An early Saturday, Dec. 18, brawl in Key West put two cops and a pair of sailors behind bars, with another sailor airlifted to a Miami hospital with a serious head injury.
Off-duty Monroe County Sheriff’s Deputies Connor Scott Curry, 23, and Trevor Dawson Pike, 25, received misdemeanor disorderly conduct charges stemming from the sidewalk scuffle. Pike also was charged with felony battery.
Aviation Maintenance Administrationman Airman Angel Arturo Low, 26, of Waddell, Arizona; Aviation Ordnanceman Airman Apprentice Jose Bejar Jr., 22, of Las Vegas, Nevada; and Aviation Machinist’s Mate 2nd Class James Timothy Black, 27, of Maine, face misdemeanor disorderly conduct charges.
Assigned to the Naval Air Station Oceana-based “Fighting Omars” of Fighter Squadron Composite 12 in Virginia, the active-duty sailors were on liberty Saturday from training at Naval Air Station Key West.
Black was airlifted to Kendall Regional Medical Center, according to the Key West Police Department. On Monday, Navy officials told Coffee or Die Magazine that he remains hospitalized there.
Deputies Curry and Pike have been suspended from their police duties without pay while an internal affairs probe continues.
“I am saddened by this incident and it will be fully investigated,” Monroe County Sheriff Rick Ramsay said in a prepared statement emailed to Coffee or Die. “Nonetheless, whenever something significant happens involving the Sheriff’s Office, good or bad, I want you to hear it from me first.”
In an email to Coffee or Die, Lt. Cmdr. Amber J. Lewis, spokesperson for Navy Reserve Forces Command, added, “The incident is currently under investigation by local authorities.
“The Navy has high standards and expectations of all its sailors, takes allegations of criminal activity very seriously, and gives full cooperation to all appropriate investigative and law enforcement authorities whenever they occur.”
Deputies Pike and Curry did not respond to messages seeking comment from Coffee or Die. Both men reside in Key West.
The arrest report indicates the case began around 1:43 a.m. at 527 Duval St. in Key West.

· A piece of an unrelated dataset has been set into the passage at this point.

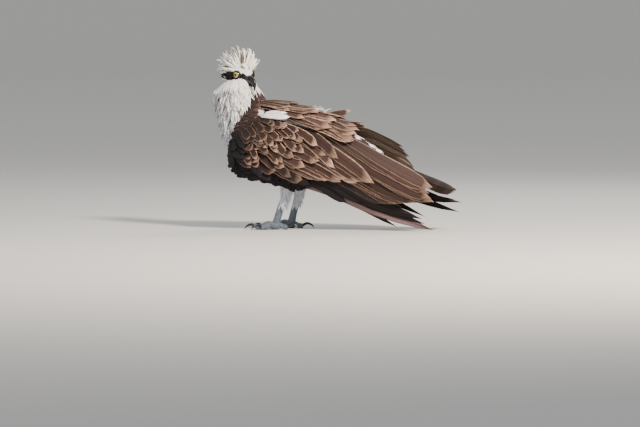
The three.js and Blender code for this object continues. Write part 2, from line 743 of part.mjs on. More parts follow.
function addNode(name, solid, colour, roughness = 0.8) {
  const mesh = solid.getMesh();
  const stride = mesh.numProp;
  const positions = new Float32Array(mesh.numVert * 3);
  for (let k = 0; k < mesh.numVert; k += 1)
    for (let axis = 0; axis < 3; axis += 1) positions[k * 3 + axis] = mesh.vertProperties[k * stride + axis];
  const geometry = new THREE.BufferGeometry();
  geometry.setAttribute("position", new THREE.BufferAttribute(positions, 3));
  geometry.setIndex(new THREE.BufferAttribute(new Uint32Array(mesh.triVerts), 1));
  geometry.computeVertexNormals();
  const material = new THREE.MeshStandardMaterial({ color: colour, roughness, metalness: 0, flatShading: true });
  const node = new THREE.Mesh(geometry, material);
  node.name = name;
  osprey.add(node);
}

const floor = slab(-200, 0);
const torsoRoom = torsoSolid(GAP);
const neckRoom = neckSolid(GAP);
const headRoom = intoHead(headCore(GAP));
const upperBill = billSolid(UPPER_BILL);
const lowerBill = billSolid(LOWER_BILL);
const nostrils = [-1, 1].map((side) =>
  ellipsoid(vec(NOSTRIL.x, side * NOSTRIL.y, NOSTRIL.z), vec(NOSTRIL.long, NOSTRIL.deep, NOSTRIL.high), 8, 6),
);
const billRooms = [billSolid(UPPER_BILL, GAP), billSolid(LOWER_BILL, GAP)];
const eyeRooms = [-1, 1].map((side) => eyeSolid(side, GAP));

addNode("torso", torsoSolid(), COLOURS.white);
const crest = headLocks().map((piece) => intoHead(piece).subtract(slab(200, COLLAR)));
const skull = intoHead(fuse([headCore(), lidSolid(-1), lidSolid(1)]));
addNode("head", fuse([skull, ...crest], [...billRooms, ...eyeRooms].map(intoHead)), COLOURS.white);
addNode("bill_upper", intoHead(fuse([upperBill], nostrils)), COLOURS.horn, 0.35);
addNode("bill_lower", intoHead(fuse([lowerBill], [billSolid(UPPER_BILL, GAP)])), COLOURS.horn, 0.35);
addNode("eye_right", intoHead(eyeSolid(-1)), COLOURS.iris, 0.08);
addNode("eye_left", intoHead(eyeSolid(1)), COLOURS.iris, 0.08);

const thighRooms = ["left", "right"].map((side) => thighSolid(side, GAP));
const keepClear = [torsoRoom, neckRoom, tailRoom(), floor, ...thighRooms];
const leftSolid = fuse(wingPieces("left"), keepClear);
const rightSolid = fuse(wingPieces("right"), keepClear);
addNode("wing_left", leftSolid, COLOURS.brown);
addNode("wing_right", rightSolid, COLOURS.brown);
const touches = (a, b) => a.intersect(b).volume() > 0;
const ruff = neckLocks().filter((piece) => !touches(piece, leftSolid) && !touches(piece, rightSolid));
const aboveCollar = slab(COLLAR - GAP, 500);
const underHead = [headRoom, aboveCollar, ...billRooms.map(intoHead)];
addNode("neck", fuse([neckSolid(), ...ruff], [torsoRoom, ...underHead]), COLOURS.white);
addNode("tail", fuse(tailSolid(), [torsoRoom]), COLOURS.dark);

for (const side of ["left", "right"]) {
  const toes = TOES.map((toe) => clawSolid(side, toe, GAP));
  addNode(`thigh_${side}`, fuse([thighSolid(side)], [torsoRoom]), COLOURS.white);
  addNode(`foot_${side}`, fuse(footSolid(side), [thighSolid(side, GAP), floor, ...toes]), COLOURS.scale, 0.6);
  TOES.forEach((toe) => addNode(`claw_${side}_${toe.name}`, clawSolid(side, toe), COLOURS.horn, 0.3));
}

// The origin goes to the middle of the footprint, on the floor.
const bounds = new THREE.Box3().setFromObject(osprey);
const middle = bounds.getCenter(vec());
osprey.position.set(-middle.x, -middle.y, -bounds.min.z);
const part = new THREE.Group();
part.add(osprey);

export default part;
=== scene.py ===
# %% [markdown]
# # A standing osprey, feather by feather
# An osprey is a large fish-eating hawk: white head and underparts, a black stripe through the
# yellow eye, brown back and wings. This lesson dresses the plain model of one that stands with
# folded wings and looks back over its left shoulder. All lengths are millimetres in the bird's own
# frame, where the breast faces -X, the left side faces -Y and the floor is z = 0.

# %% Load the frame
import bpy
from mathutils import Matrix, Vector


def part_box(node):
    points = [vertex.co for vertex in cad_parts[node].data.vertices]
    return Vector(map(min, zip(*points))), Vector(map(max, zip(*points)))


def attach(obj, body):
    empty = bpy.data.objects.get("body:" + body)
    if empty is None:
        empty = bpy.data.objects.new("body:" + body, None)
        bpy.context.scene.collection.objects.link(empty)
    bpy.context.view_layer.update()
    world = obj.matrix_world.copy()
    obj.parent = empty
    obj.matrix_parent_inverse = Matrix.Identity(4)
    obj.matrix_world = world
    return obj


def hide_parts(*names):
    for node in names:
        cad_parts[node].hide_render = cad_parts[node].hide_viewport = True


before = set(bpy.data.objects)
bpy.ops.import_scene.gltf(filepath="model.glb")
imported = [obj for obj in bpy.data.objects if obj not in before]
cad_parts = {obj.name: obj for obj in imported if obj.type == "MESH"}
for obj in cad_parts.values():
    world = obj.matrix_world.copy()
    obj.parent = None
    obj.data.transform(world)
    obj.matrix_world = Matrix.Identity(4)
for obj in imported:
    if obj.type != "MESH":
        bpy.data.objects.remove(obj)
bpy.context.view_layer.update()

import math
import bpy
import numpy as np
from mathutils import Matrix, Vector

rng = np.random.default_rng(20611)
MM = 1000
FULL_TURN = 2 * np.pi

# %% [markdown]
# ## The head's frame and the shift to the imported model
# The head was modelled on its own axes, with +X along the bill, and then turned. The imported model
# is centred on its own box, so one known point, the middle of the right eye, tells how far the
# bird's frame was moved.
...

Officer Erik Roberts and Field Training Officer Thomas Clark were arresting a suspect in a different case less than a block away.
Clark heard “male voices challenging one another to a fight,” according to the arrest report.
And then it was on. The Key West cops ran toward a jumble of men “grabbing at, striking and pulling at one another,” some of them on the ground, surrounded by a crowd of those stopped to gawk at the shenanigans.
Pike appeared to separate from the three sailors. Then Black approached him. Pike stepped back and punched him “forcefully with a closed fist, in the face,” with Curry also pushing the sailor down, the report indicated.
That triggered Bejar, who jumped back into the fray to shove Curry, Field Training Officer Clark wrote.
“There was a loud ‘thump’ on the sidewalk from the force of James’ fall,” according to the report.
Black was knocked out, and Bejar tried to cradle him, his blood dripping into Black’s face. Clark saw blood from the back of Black’s head pooling on the sidewalk.
The officers called for police backup and help from the island’s Emergency Medical Services.
At first, the Key West Police officers thought Pike had been “ganged up on” by the sailors, but then they reviewed their body-worn camera footage, and it appeared the deputy had struck “with malice.”
Low suffered no injuries and told officers he was only trying to break up the melee. Like both deputies and his fellow sailors, he didn’t want to press charges.
Bejar and Pike were treated at the Lower Keys Medical Center for cuts to their left cheeks and released.
“All of the subjects exhibited slurred speech, glassy/watery/bloodshot eyes and the odor of an alcoholic beverage on their breath,” the arrest report stated.
Officers reported that Black could eventually stand, but he continued to pass in and out of consciousness. Key West Fire Department personnel transported him to the Lower Keys Medical Center, where his injury was diagnosed as a brain bleed.
Monroe County’s Trauma Star Sikorsky S-76C+ helicopter rushed Black to Miami for emergency treatment. Because of his serious medical condition, Key West authorities didn’t interview him before he boarded the air ambulance.
Black enlisted in the Navy on Oct. 1, 2015, according to his military records. His decorations include two Navy “E” Ribbons, the Good Conduct Medal, and the National Defense Service Medal. He’s served in VFC-12 for more than two years.
County jail records indicate the other four defendants had been released by Monday morning.
The story was first reported by the Miami Herald.